**Short task**
Extract exactly and only the lines of the data below, starting at the line with "The build123d and" and stopping after the final line.

**Input rows**

◆ ◆ ◆

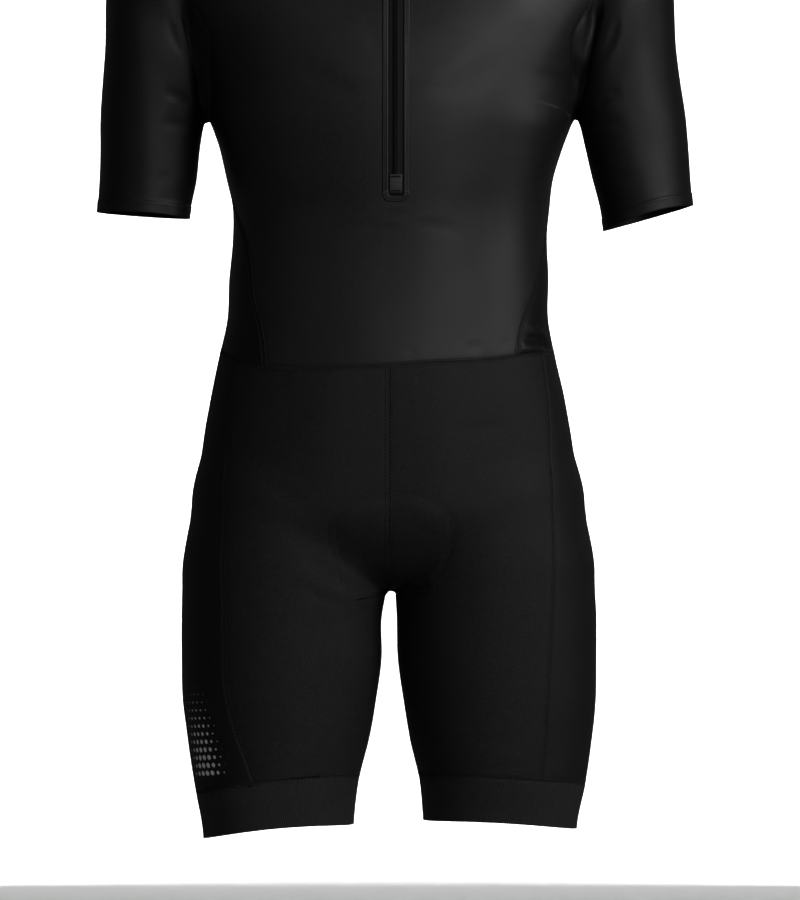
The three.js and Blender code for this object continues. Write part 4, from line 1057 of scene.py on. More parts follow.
@dataclass
class Cloth:
    """One cut piece as a closed thin shell on the figure.

    Attributes:
        name: The piece's name.
        node: The solid that it stands for.
        finish: What it is made of.
        grids: The stretches of cloth that it is joined from.
        sewn: Seams along its edges, where the cloth dips.
        lift: How far the outside stands over the form, from each point's place up the cloth.
        wall: Thickness of the cloth.
    """

    name: str
    node: str
    finish: Finish
    grids: list[Grid]
    sewn: list[Line]
    drape: Drape | None = None
    lift: Callable[[Points], Points] | None = None
    wall: float = WALL
    dip: float = 0.55

    def edge(self, p: Points) -> Points:
        """Returns 1 on a sewn edge, falling to 0 a few millimetres into the cloth."""
        if not self.sewn:
            return np.zeros(len(p))
        dense = np.concatenate([line.places(np.linspace(0, len(line.at) - 1, 4 * len(line.at))).at for line in self.sewn])
        best = np.full(len(p), 1e9)
        for start in range(0, len(p), 400):
            block = p[start : start + 400]
            box = np.all((dense > block.min(0) - 9) & (dense < block.max(0) + 9), axis=1)
            if box.any():
                away = np.linalg.norm(block[:, None] - dense[box][None], axis=2).min(axis=1)
                best[start : start + 400] = away
        return np.exp(-((best / 2.6) ** 2))

    def build(self) -> bpy.types.Object:
        """Returns:
            The piece.
        """
        at = np.concatenate([grid.at.reshape(-1, 3) for grid in self.grids])
        out = np.concatenate([grid.out.reshape(-1, 3) for grid in self.grids])
        uv = np.concatenate([grid.uv().reshape(-1, 2) for grid in self.grids])
        quads, offset = [], 0
        for grid in self.grids:
            rows, width = grid.at.shape[:2]
            index = np.arange(rows * width).reshape(rows, width) + offset
            quad = np.stack([index[:-1, :-1], index[:-1, 1:], index[1:, 1:], index[1:, :-1]], axis=-1).reshape(-1, 4)
            a, b, d = at[quad[:, 0]], at[quad[:, 1]], at[quad[:, 3]]
            if np.einsum("ij,ij->i", np.cross(b - a, d - a), out[quad[:, 0]]).sum() < 0:
                quad = quad[:, ::-1]
            quads.append(quad)
            offset += rows * width
        quad = np.concatenate(quads)
        _, keep, merged = np.unique(np.round(at / 0.02).astype(np.int64), axis=0, return_index=True, return_inverse=True)
        merged = merged.reshape(-1)
        corners = merged[quad]
        whole = np.array([len(set(row)) > 2 for row in corners.tolist()])
        corners, quad = corners[whole], quad[whole]
        p, n = at[keep], out[keep]
        edge = self.edge(p)
        rise = np.zeros(len(p)) if self.drape is None else self.drape.lift(p)
        over = np.zeros(len(p)) if self.lift is None else self.lift(uv[keep])
        outer = p + n * (rise + over - self.dip * edge)[:, None]
        inner = p + n * (rise - self.wall - 0.2 * edge)[:, None]
        ring = corners.tolist()
        use: dict[tuple[int, int], int] = {}
        for face in ring:
            for a, b in zip(face, face[1:] + face[:1]):
                use[(a, b)] = use.get((a, b), 0) + 1
        rim = [(a, b) for (a, b) in use if (b, a) not in use and a != b]
        count = len(p)
        rim_points = {a: 2 * count + k for k, a in enumerate(sorted({a for pair in rim for a in pair}))}
        ways = np.zeros((count, 3))
        for a, b in rim:
            way = np.cross(p[b] - p[a], n[a])
            ways[a] += way
            ways[b] += way
        rims = np.array(sorted(rim_points), int)
        bulge = (outer[rims] + inner[rims]) / 2 + unit(ways[rims]) * 0.28
        faces = [face for face in ring] + [[a + count for a in face[::-1]] for face in ring]
        for a, b in rim:
            faces.append([b, a, rim_points[a], rim_points[b]])
            faces.append([rim_points[b], rim_points[a], a + count, b + count])
        spread = np.zeros((2 * count + len(rims), 2))
        spread[:count] = spread[count : 2 * count] = uv[keep]
        spread[2 * count :] = uv[keep][rims]
        corner_uv = [uv[quad].reshape(-1, 2), uv[quad[:, ::-1]].reshape(-1, 2)]
        corner_uv += [spread[faces[k]] for k in range(2 * len(ring), len(faces))]
        mesh = bpy.data.meshes.new(self.name)
        mesh.from_pydata((np.concatenate([outer, inner, bulge]) / 1000).tolist(), [], faces)
        layer = mesh.uv_layers.new(name="cloth")
        layer.uv.foreach_set("vector", (np.concatenate(corner_uv) / 1000).astype(np.float32).ravel())
        mark = mesh.attributes.new("edge", "FLOAT", "POINT")
        mark.data.foreach_set("value", np.concatenate([edge, edge, edge[rims]]).astype(np.float32))
        mesh.shade_smooth()
        mesh.validate()
        piece = make_object(self.name, mesh, self.finish)
        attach(piece, GARMENT)
        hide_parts(self.node)
        wide = sum(np.ptp(grid.uv()[..., 0], axis=1).max() for grid in self.grids) / 1000
        long = max(grid.uv()[..., 1].max() for grid in self.grids) / 1000
        return piece

    @staticmethod
    def _area(at: Points, quad: Points) -> float:
        """Returns the area of the quads in square millimetres."""
        a, b, c, d = (at[quad[:, k]] for k in range(4))
        return (np.linalg.norm(np.cross(b - a, c - a), axis=1) + np.linalg.norm(np.cross(c - a, d - a), axis=1)).sum() / 2


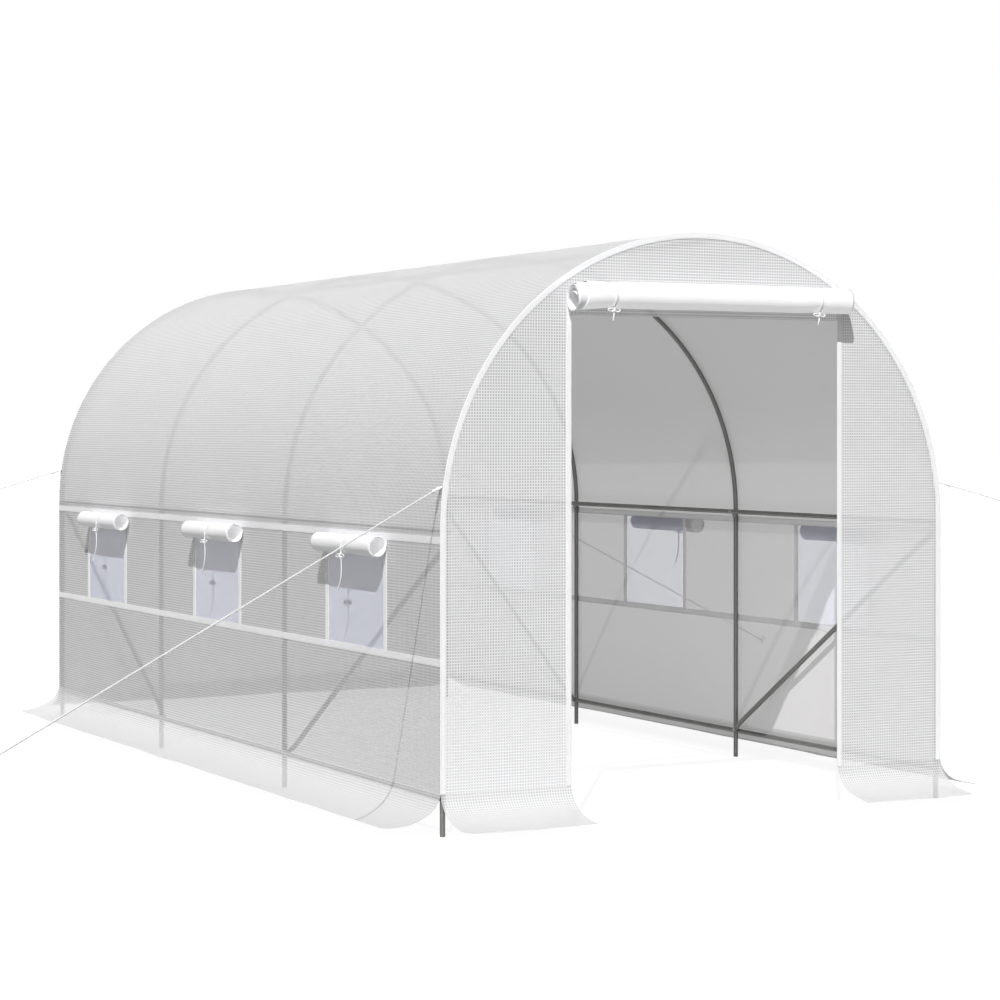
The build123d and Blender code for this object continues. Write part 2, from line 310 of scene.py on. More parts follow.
def feed(tree, socket, value):
    """Link a socket to another one, or set its value."""
    if isinstance(value, bpy.types.NodeSocket):
        tree.links.new(value, socket)
    elif hasattr(value, "__len__") and len(value) == 3 and socket.type == "RGBA":
        socket.default_value = (*value, 1.0)
    else:
        socket.default_value = value


def maths(tree, operation, *values):
    """A Math node's result."""
    made = tree.nodes.new("ShaderNodeMath")
    made.operation = operation
    for socket, value in zip(made.inputs, values):
        feed(tree, socket, value)
    return made.outputs[0]


def mapped(tree, value, low, high, to_low=0.0, to_high=1.0, smooth=True):
    """A value moved from one range to another."""
    made = tree.nodes.new("ShaderNodeMapRange")
    made.interpolation_type = "SMOOTHSTEP" if smooth else "LINEAR"
    for name, given in (
        ("Value", value), ("From Min", low), ("From Max", high), ("To Min", to_low), ("To Max", to_high),
    ):
        feed(tree, made.inputs[name], given)
    return made.outputs["Result"]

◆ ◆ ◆

**Answer to the task**
The build123d and Blender code for this object continues. Write part 2, from line 310 of scene.py on. More parts follow.
def feed(tree, socket, value):
    """Link a socket to another one, or set its value."""
    if isinstance(value, bpy.types.NodeSocket):
        tree.links.new(value, socket)
    elif hasattr(value, "__len__") and len(value) == 3 and socket.type == "RGBA":
        socket.default_value = (*value, 1.0)
    else:
        socket.default_value = value


def maths(tree, operation, *values):
    """A Math node's result."""
    made = tree.nodes.new("ShaderNodeMath")
    made.operation = operation
    for socket, value in zip(made.inputs, values):
        feed(tree, socket, value)
    return made.outputs[0]


def mapped(tree, value, low, high, to_low=0.0, to_high=1.0, smooth=True):
    """A value moved from one range to another."""
    made = tree.nodes.new("ShaderNodeMapRange")
    made.interpolation_type = "SMOOTHSTEP" if smooth else "LINEAR"
    for name, given in (
        ("Value", value), ("From Min", low), ("From Max", high), ("To Min", to_low), ("To Max", to_high),
    ):
        feed(tree, made.inputs[name], given)
    return made.outputs["Result"]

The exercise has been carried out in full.